Robert Soofer, who leads the nuclear strategy project at the Atlantic Council, wrote in a report earlier this month that an updated shield was needed because threats are growing against the U.S. from hostile, nuclear-armed adversaries such as North Korea, China and Russia.
“The missile threat to the homeland is real and growing and, if left unaddressed, could seriously undermine U.S. grand strategy and the very basis of national defense strategy,” Soofer wrote.
Soofer argued that the objective was not to create an “impregnable missile defense shield” but to establish “sufficient defenses to counter adversary missile threats of coercion” and protect nuclear retaliatory forces.
Soofer recommended a layered missile defense system across land, sea and space, in which there would be multiple integrated systems that can take out targets. He said GBIs were never meant to stand alone and called for the inclusion of SM-3 block IIA missiles and the Terminal High Altitude Area Defense anti-ballistic missile system.
“When viewed from the attacker’s perspective, a layered missile defense system presents a very difficult challenge that cannot be solved simply with increased numbers,” he wrote.
But some critics of boosting homeland defense have raised concerns before about fueling an arms race, as it remains unclear how adversaries will respond to Trump's defense buildup.

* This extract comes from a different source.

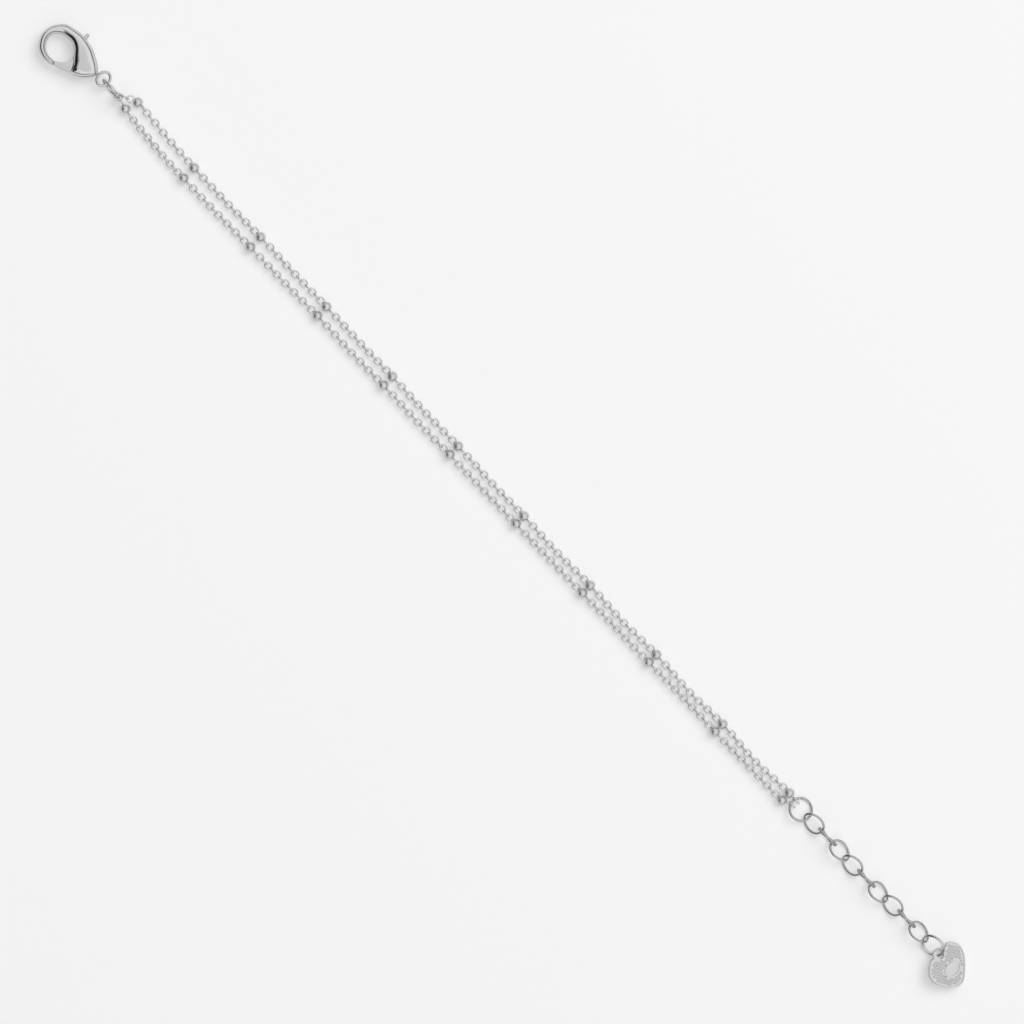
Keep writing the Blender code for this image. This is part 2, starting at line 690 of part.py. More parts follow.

Rep. Seth Moulton (D-Mass.) said “having a robust, layered missile defense system makes me feel more safe and secure today, and buying a few more interceptors would probably make me feel a little bit more comfortable tomorrow.”
“But when I think about the world we will leave to my 2- and 4-year-old daughters, I am less sure,” he said in a 2023 hearing. “How will expanding U.S. missile defense today impact strategic stability tomorrow? We are already in an arms race. Will it make our world more safe?”